In Clayton County's school system, there are more than 1,800 students at Lovejoy High School alone and more than 13,500 high school students. The system has about 52,000 students total.

"You still have the same kind of issues just on different levels," Pulliam said. "The concerns of parents and teachers are the same."

She previously worked as the associate superintendent of the Rockford School District in Rockford, Ill. She worked with 28,000 students there, and worked with 459,000 students while working as the director of school support services in Chicago.

Those who watched the deliberations in Prince George's said that the board there was concerned with minority test scores because theirs were low, but Pulliam had no track record on that. They added that she didn't fare well during the interview process and didn't take a stand on issues, tending to sway from side to side.

In Prince George's, the board caused so much animosity that the state came in and replaced the elected board with an appointed one. That appointed board didn't renew the superintendent's contract, creating the opening that Pulliam applied for.

At a public forum held Wednesday to introduce the finalists, Pulliam said she had success in narrowing the gap between minority and majority test scores and noted her achievement in overcoming the challenges of a diverse school system, one that included 41 languages.

Hennepin County, where she works now, is more than 80 percent white.

She also said that nothing could beat the experience of hiring a superintendent who has actually been a superintendent.

Pritchett

Clayton County parent Michelle Jackson is questioning the qualifications of Pritchett based upon his application for the job.

While Pulliam turned in a 23-page application and Brooks turned in 31 pages, Pritchett detailed his work history, accomplishments and recommendations in nine pages.

Jackson, who has been following the superintendent search from the start, said Pritchett isn't qualified.

"I don't have anything against Dr. Pritchett, but I just don't see anything there," Jackson said. "At least the others had letters from superiors regarding what they had done."

At the forum, Pritchett said he worked with DeKalb County schools to pass two special purpose local option sales taxes.

Jackson wasn't convinced by his remarks about his work with SPLOST.

"You help get a SPLOST. You don't bring a SPLOST," she said, attributing voters with the success of passing a SPLOST in DeKalb County.

The Clayton County school system is considering asking voters to approve another 1-cent SPLOST.

Brooks

Brooks stands out for his ability to make a stand even when faced with opposition, according to reports published in the Orlando Sentinel.

He isn't afraid to shake things up and draw the ire of those around him, Brooks said.

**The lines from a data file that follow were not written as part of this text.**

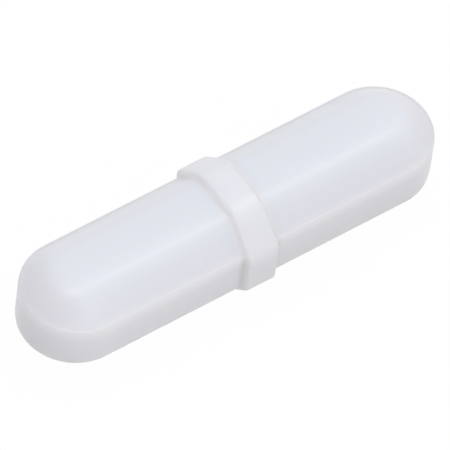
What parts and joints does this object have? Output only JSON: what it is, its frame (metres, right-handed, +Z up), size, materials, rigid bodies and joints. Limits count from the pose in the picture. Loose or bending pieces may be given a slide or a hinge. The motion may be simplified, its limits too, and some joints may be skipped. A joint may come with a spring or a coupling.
{
  "type": "magnetic stir bar",
  "caption": "Long white stir bar of eight-sided section with softly rounded bends, round ends, a stepped upright band and a narrow pivot ring round its middle; a sealed magnet rod lies inside the moulded jacket.",
  "frame": {"origin": "point on the standing surface under the middle of the bar, where the flat crown of the pivot ring rests", "axes": "+X along the bar from end to end, +Y across its width, +Z up from the standing surface through the crown"},
  "size_m": [0.0496, 0.0136, 0.0131],
  "materials": {
    "jacket_ptfe": "satin, slightly translucent moulded fluoropolymer",
    "magnet_metal": "as-ground cast magnet alloy"
  },
  "bodies": {
    "root": {"jacket": "jacket_ptfe", "magnet": "magnet_metal"}
  },
  "joints": []
}
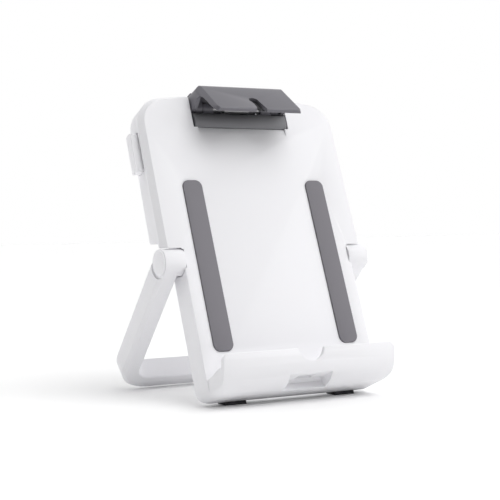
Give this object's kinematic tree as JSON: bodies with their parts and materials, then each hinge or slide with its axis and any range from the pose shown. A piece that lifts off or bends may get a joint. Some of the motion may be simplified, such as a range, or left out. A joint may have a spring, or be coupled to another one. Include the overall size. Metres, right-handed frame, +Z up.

He has even drawn death threats and other forms of criticism from residents in his school system, said another Roy Brooks, who mistakenly receives his phone calls. Although the finalist's phone number is unlisted, the other Roy Brooks, who is listed in the Orlando phone book, said he receives plenty of harassing phone calls and has had his house vandalized by those looking for the other Brooks.

The Orlando Sentinel compared Brooks, the educator, to Joe Clark, the principal portrayed in the movie "Lean on Me." Clark was credited with turning around a failing high school in New Jersey using hard-nosed tactics.

Brooks became a controversial figure by replacing staff members at troubled schools within his school system.

Brooks stressed at Wednesday's public forum that he makes his decisions based on the best interest of the students.

When asked at the forum how he would increase attendance, he said that he would work with local agencies, including law enforcement, to ensure students are in school. He acknowledged that this would be unpopular, but added it must be done.

There were 41 applicants for the job whose pay has not been announced by the board.

Dan Colwell, Clayton County's superintendent before current Interim Superintendent William Chavis, had a base salary of $157,304 and was paid about $221,000 after fringe benefits, Lee Davis, the school system's chief financial officer said. The next superintendent will negotiate a contract to determine salary.

Currently, Pulliam is paid $142,500, Pritchett is paid $112,000 and Brooks is paid $114,339.